WHAT TO WORK ON | Among the entries below, find the lines with "from" and copy them.

ENTRIES PROVIDED |
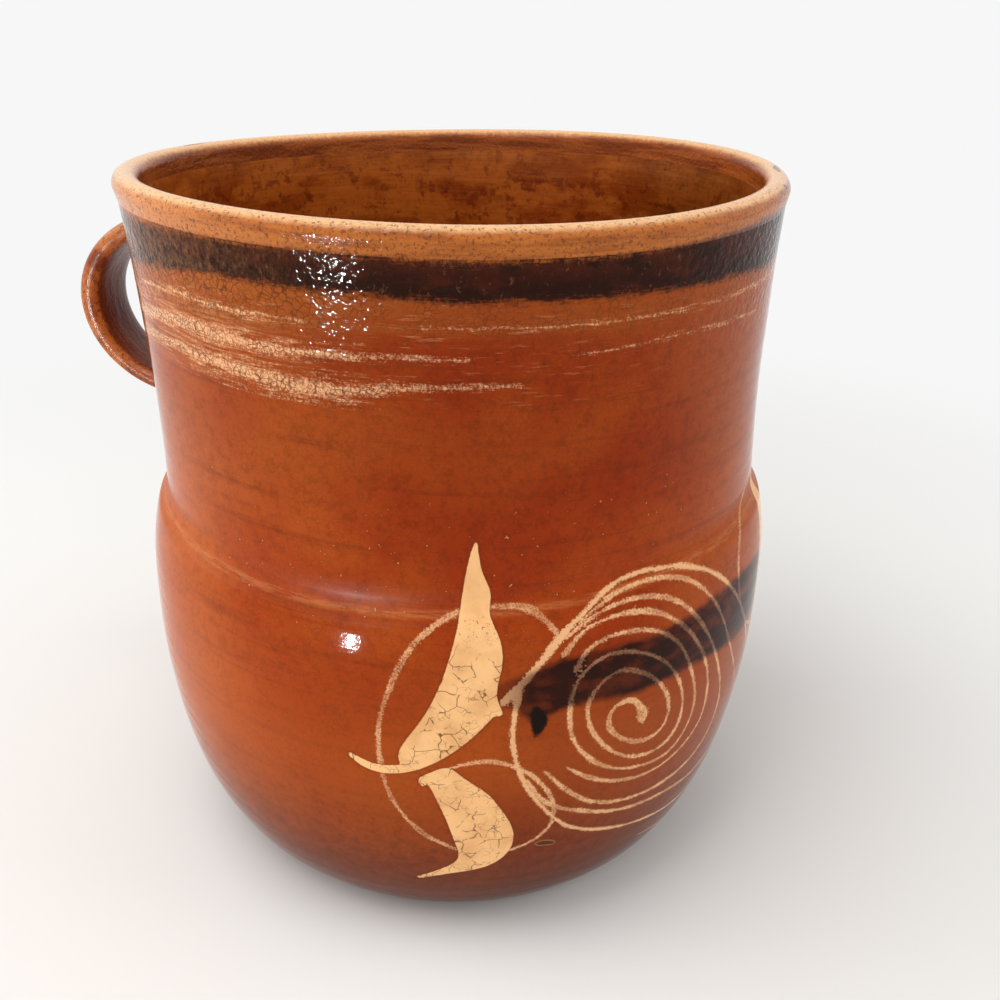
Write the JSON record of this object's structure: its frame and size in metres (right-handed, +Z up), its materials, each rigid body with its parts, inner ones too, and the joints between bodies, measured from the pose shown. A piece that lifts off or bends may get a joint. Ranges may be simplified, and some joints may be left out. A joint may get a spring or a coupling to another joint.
{
  "type": "clay pitcher",
  "caption": "Wide-mouthed glazed redware pitcher with a raised neck, a rolled lip and a strap handle, for holding and serving liquids.",
  "frame": {"origin": "middle of the flat underside, on the pot's axis", "axes": "+Z up along the pot's axis, -X towards the handle, +Y square to both"},
  "size_m": [0.2012, 0.174, 0.1904],
  "materials": {
    "bowl_glaze": "glossy orange-brown lead glaze over red clay, with cream and dark brown slip painting",
    "neck_glaze": "glossy orange-brown glaze with a dark brown band and dry-brushed cream wheel streaks",
    "lip_glaze": "thin ochre glaze, worn and pitted along the edge",
    "strap_glaze": "glossy brown-orange glaze",
    "luting_glaze": "glossy brown-orange glaze over smoothed wet clay"
  },
  "bodies": {
    "root": {"lower_bowl": "bowl_glaze", "neck_wall": "neck_glaze", "rim_lip": "lip_glaze", "handle": "strap_glaze", "upper_luting": "luting_glaze", "lower_luting": "luting_glaze"}
  },
  "joints": []
}
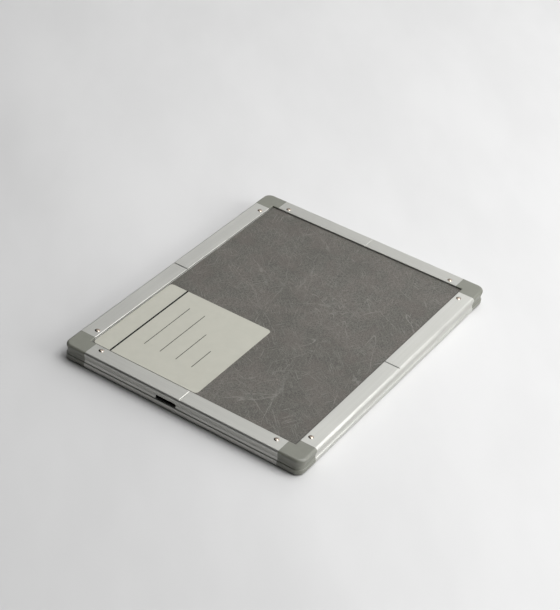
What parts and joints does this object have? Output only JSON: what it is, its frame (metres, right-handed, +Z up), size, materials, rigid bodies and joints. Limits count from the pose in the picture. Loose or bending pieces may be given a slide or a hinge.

EXPECTED ANSWER |
Write the JSON record of this object's structure: its frame and size in metres (right-handed, +Z up), its materials, each rigid body with its parts, inner ones too, and the joints between bodies, measured from the pose shown. A piece that lifts off or bends may get a joint. Ranges may be simplified, and some joints may be left out. A joint may get a spring or a coupling to another joint.
What parts and joints does this object have? Output only JSON: what it is, its frame (metres, right-handed, +Z up), size, materials, rigid bodies and joints. Limits count from the pose in the picture. Loose or bending pieces may be given a slide or a hinge.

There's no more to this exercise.